Extract every record, keeping each one exactly as it is.

(Records that describe objects)

* start *

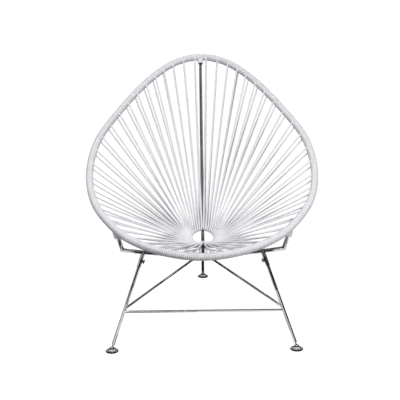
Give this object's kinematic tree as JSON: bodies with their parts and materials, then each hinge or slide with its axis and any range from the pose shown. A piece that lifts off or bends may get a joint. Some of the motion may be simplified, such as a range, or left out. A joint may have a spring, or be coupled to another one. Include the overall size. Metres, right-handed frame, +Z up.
{
  "type": "acapulco chair",
  "caption": "Low lounge chair: a bowl of cords strung from a cord-wound egg-shaped hoop to a small seat ring, carried by a plug-in rod base with tilting feet.",
  "frame": {"origin": "on the floor, under the middle of the chair's bounding box", "axes": "+Z up, -Y towards the front edge of the seat, +X to the right as seen from the front"},
  "size_m": [0.7292, 0.767, 0.7875],
  "materials": {
    "bright_rod": "polished plating",
    "cord": "soft sheen",
    "pad_rubber": "matte",
    "disc_plastic": "satin",
    "screw_steel": "dark plating"
  },
  "bodies": {
    "chair_frame": {"hoop_rod": "bright_rod", "hoop_cord_wrap": "cord", "centre_ring": "bright_rod", "spine_rod": "bright_rod", "spine_cord_turns": "cord", "crossbar": "bright_rod", "left_upright": "bright_rod", "left_upright_cord_turns": "cord", "right_upright": "bright_rod", "right_upright_cord_turns": "cord", "front_left_sleeve": "bright_rod", "front_left_leg": "bright_rod", "front_left_foot_stud": "bright_rod", "front_right_sleeve": "bright_rod", "front_right_leg": "bright_rod", "front_right_foot_stud": "bright_rod", "rear_sleeve": "bright_rod", "rear_leg": "bright_rod", "rear_foot_stud": "bright_rod", "front_stretcher": "bright_rod", "left_stretcher": "bright_rod", "right_stretcher": "bright_rod", "seat_cords_left_1": "cord", "seat_cords_left_2": "cord", "seat_cords_left_3": "cord", "seat_cords_left_4": "cord", "seat_cords_left_5": "cord", "seat_cords_right_1": "cord", "seat_cords_right_2": "cord", "seat_cords_right_3": "cord", "seat_cords_right_4": "cord", "seat_cords_right_5": "cord"},
    "front_left_foot": {"front_left_foot_pad": "pad_rubber", "front_left_foot_disc": "disc_plastic"},
    "front_right_foot": {"front_right_foot_pad": "pad_rubber", "front_right_foot_disc": "disc_plastic"},
    "rear_foot": {"rear_foot_pad": "pad_rubber", "rear_foot_disc": "disc_plastic"},
    "front_left_screw": {"front_left_set_screw": "screw_steel"},
    "front_right_screw": {"front_right_set_screw": "screw_steel"},
    "rear_screw": {"rear_set_screw": "screw_steel"}
  },
  "joints": [
    {"name": "front_left_foot_tilt", "type": "hinge", "parent": "chair_frame", "child": "front_left_foot", "pos_m": [-0.262, -0.362, 0.0105], "axis": [1, 0, 0], "range_deg": [-12, 12]},
    {"name": "front_right_foot_tilt", "type": "hinge", "parent": "chair_frame", "child": "front_right_foot", "pos_m": [0.262, -0.362, 0.0105], "axis": [1, 0, 0], "range_deg": [-12, 12]},
    {"name": "rear_foot_tilt", "type": "hinge", "parent": "chair_frame", "child": "rear_foot", "pos_m": [0, 0.293, 0.0105], "axis": [1, 0, 0], "range_deg": [-12, 12]},
    {"name": "front_left_screw_turn", "type": "hinge", "parent": "chair_frame", "child": "front_left_screw", "pos_m": [-0.17816, -0.23519, 0.22616], "axis": [0.9541, -0.1518, -0.2582], "range_deg": [0, 720]},
    {"name": "front_right_screw_turn", "type": "hinge", "parent": "chair_frame", "child": "front_right_screw", "pos_m": [0.17816, -0.23519, 0.22616], "axis": [-0.9541, -0.1518, -0.2582], "range_deg": [0, 720]},
    {"name": "rear_screw_turn", "type": "hinge", "parent": "chair_frame", "child": "rear_screw", "pos_m": [0, 0.02887, 0.38794], "axis": [0, -0.8255, -0.5643], "range_deg": [0, 720]}
  ]
}
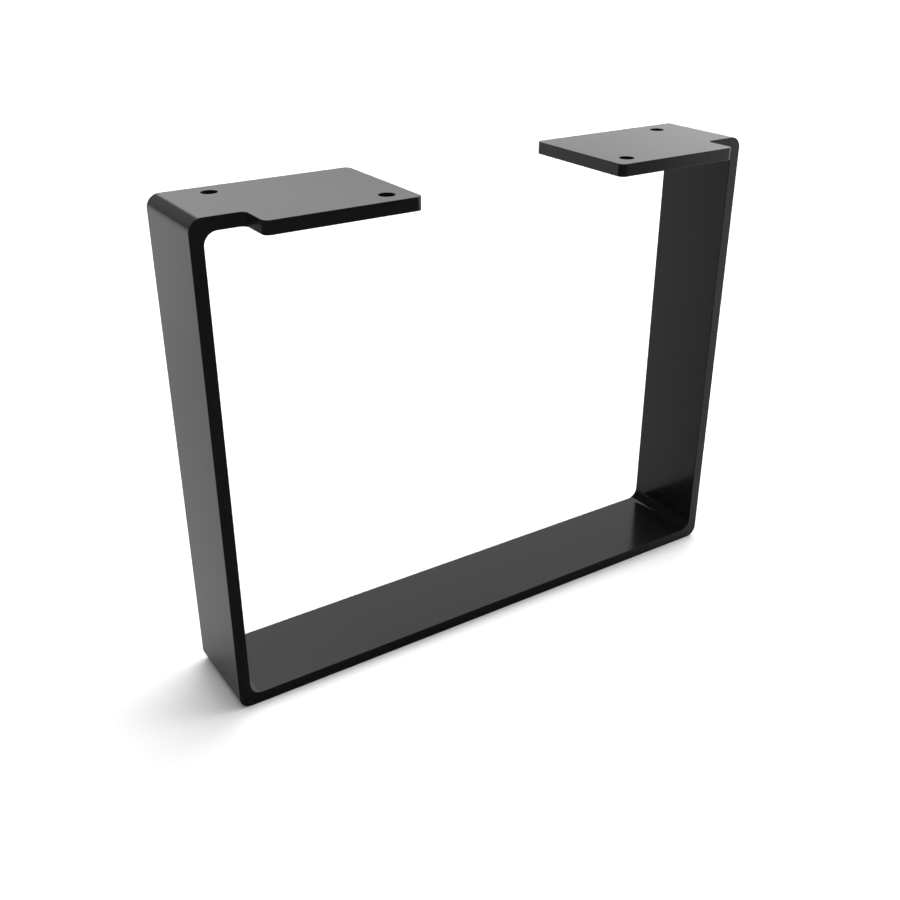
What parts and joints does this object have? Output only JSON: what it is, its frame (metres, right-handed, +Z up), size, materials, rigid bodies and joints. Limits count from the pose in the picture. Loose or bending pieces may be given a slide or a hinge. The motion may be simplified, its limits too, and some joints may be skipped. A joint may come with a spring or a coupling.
{
  "type": "furniture leg",
  "caption": "Flat steel bar bent into a square U: a floor rail, uprights and widened flanges turned inwards, with screw holes that carry a table or bench top.",
  "frame": {"origin": "on the floor, at the centre of the leg's bounding box seen from above", "axes": "+X along the floor rail from upright to upright, +Z up from the floor to the mounting flanges, +Y to the back, away from the side that the flanges step out to"},
  "size_m": [0.5, 0.11, 0.4],
  "materials": {
    "powder_coat": "satin black powder coat"
  },
  "bodies": {
    "root": {"sled_leg": "powder_coat"}
  },
  "joints": []
}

* end *

**Result of this exercise**
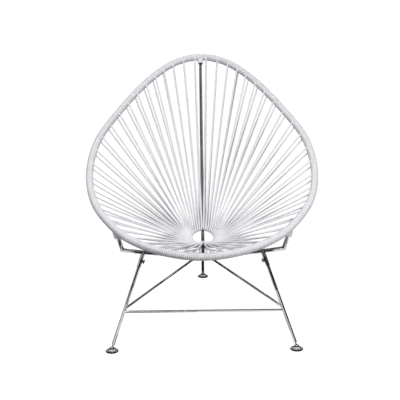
Give this object's kinematic tree as JSON: bodies with their parts and materials, then each hinge or slide with its axis and any range from the pose shown. A piece that lifts off or bends may get a joint. Some of the motion may be simplified, such as a range, or left out. A joint may have a spring, or be coupled to another one. Include the overall size. Metres, right-handed frame, +Z up.
{
  "type": "acapulco chair",
  "caption": "Low lounge chair: a bowl of cords strung from a cord-wound egg-shaped hoop to a small seat ring, carried by a plug-in rod base with tilting feet.",
  "frame": {"origin": "on the floor, under the middle of the chair's bounding box", "axes": "+Z up, -Y towards the front edge of the seat, +X to the right as seen from the front"},
  "size_m": [0.7292, 0.767, 0.7875],
  "materials": {
    "bright_rod": "polished plating",
    "cord": "soft sheen",
    "pad_rubber": "matte",
    "disc_plastic": "satin",
    "screw_steel": "dark plating"
  },
  "bodies": {
    "chair_frame": {"hoop_rod": "bright_rod", "hoop_cord_wrap": "cord", "centre_ring": "bright_rod", "spine_rod": "bright_rod", "spine_cord_turns": "cord", "crossbar": "bright_rod", "left_upright": "bright_rod", "left_upright_cord_turns": "cord", "right_upright": "bright_rod", "right_upright_cord_turns": "cord", "front_left_sleeve": "bright_rod", "front_left_leg": "bright_rod", "front_left_foot_stud": "bright_rod", "front_right_sleeve": "bright_rod", "front_right_leg": "bright_rod", "front_right_foot_stud": "bright_rod", "rear_sleeve": "bright_rod", "rear_leg": "bright_rod", "rear_foot_stud": "bright_rod", "front_stretcher": "bright_rod", "left_stretcher": "bright_rod", "right_stretcher": "bright_rod", "seat_cords_left_1": "cord", "seat_cords_left_2": "cord", "seat_cords_left_3": "cord", "seat_cords_left_4": "cord", "seat_cords_left_5": "cord", "seat_cords_right_1": "cord", "seat_cords_right_2": "cord", "seat_cords_right_3": "cord", "seat_cords_right_4": "cord", "seat_cords_right_5": "cord"},
    "front_left_foot": {"front_left_foot_pad": "pad_rubber", "front_left_foot_disc": "disc_plastic"},
    "front_right_foot": {"front_right_foot_pad": "pad_rubber", "front_right_foot_disc": "disc_plastic"},
    "rear_foot": {"rear_foot_pad": "pad_rubber", "rear_foot_disc": "disc_plastic"},
    "front_left_screw": {"front_left_set_screw": "screw_steel"},
    "front_right_screw": {"front_right_set_screw": "screw_steel"},
    "rear_screw": {"rear_set_screw": "screw_steel"}
  },
  "joints": [
    {"name": "front_left_foot_tilt", "type": "hinge", "parent": "chair_frame", "child": "front_left_foot", "pos_m": [-0.262, -0.362, 0.0105], "axis": [1, 0, 0], "range_deg": [-12, 12]},
    {"name": "front_right_foot_tilt", "type": "hinge", "parent": "chair_frame", "child": "front_right_foot", "pos_m": [0.262, -0.362, 0.0105], "axis": [1, 0, 0], "range_deg": [-12, 12]},
    {"name": "rear_foot_tilt", "type": "hinge", "parent": "chair_frame", "child": "rear_foot", "pos_m": [0, 0.293, 0.0105], "axis": [1, 0, 0], "range_deg": [-12, 12]},
    {"name": "front_left_screw_turn", "type": "hinge", "parent": "chair_frame", "child": "front_left_screw", "pos_m": [-0.17816, -0.23519, 0.22616], "axis": [0.9541, -0.1518, -0.2582], "range_deg": [0, 720]},
    {"name": "front_right_screw_turn", "type": "hinge", "parent": "chair_frame", "child": "front_right_screw", "pos_m": [0.17816, -0.23519, 0.22616], "axis": [-0.9541, -0.1518, -0.2582], "range_deg": [0, 720]},
    {"name": "rear_screw_turn", "type": "hinge", "parent": "chair_frame", "child": "rear_screw", "pos_m": [0, 0.02887, 0.38794], "axis": [0, -0.8255, -0.5643], "range_deg": [0, 720]}
  ]
}
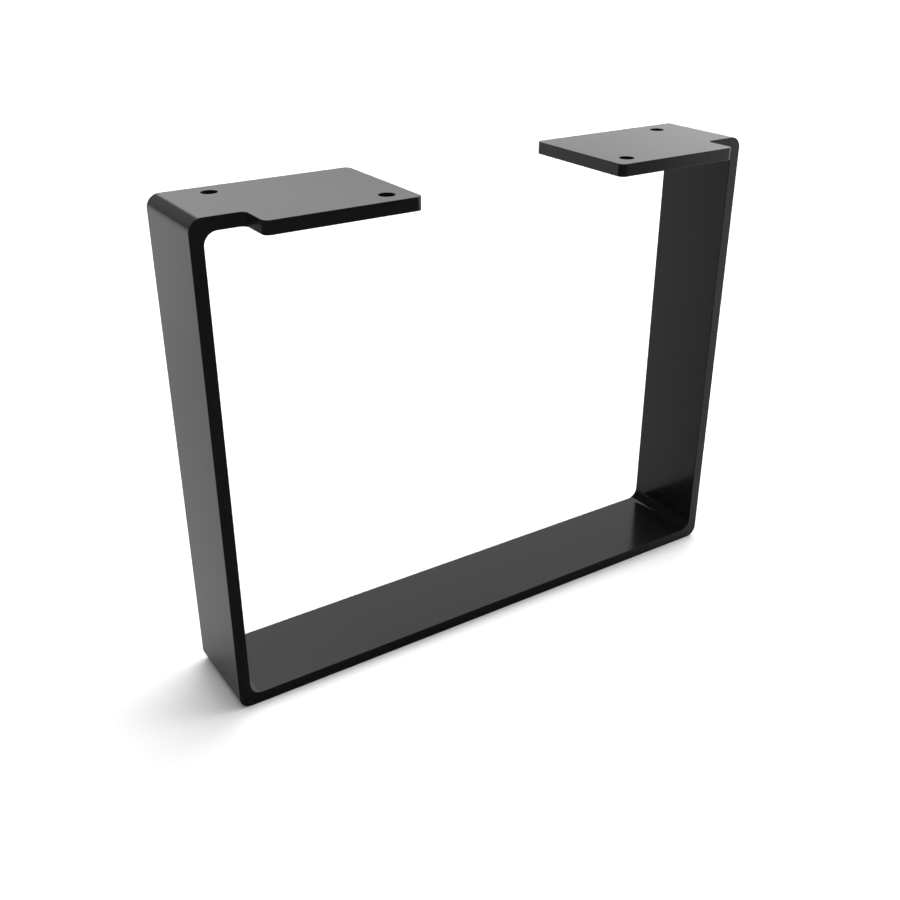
What parts and joints does this object have? Output only JSON: what it is, its frame (metres, right-handed, +Z up), size, materials, rigid bodies and joints. Limits count from the pose in the picture. Loose or bending pieces may be given a slide or a hinge. The motion may be simplified, its limits too, and some joints may be skipped. A joint may come with a spring or a coupling.
{
  "type": "furniture leg",
  "caption": "Flat steel bar bent into a square U: a floor rail, uprights and widened flanges turned inwards, with screw holes that carry a table or bench top.",
  "frame": {"origin": "on the floor, at the centre of the leg's bounding box seen from above", "axes": "+X along the floor rail from upright to upright, +Z up from the floor to the mounting flanges, +Y to the back, away from the side that the flanges step out to"},
  "size_m": [0.5, 0.11, 0.4],
  "materials": {
    "powder_coat": "satin black powder coat"
  },
  "bodies": {
    "root": {"sled_leg": "powder_coat"}
  },
  "joints": []
}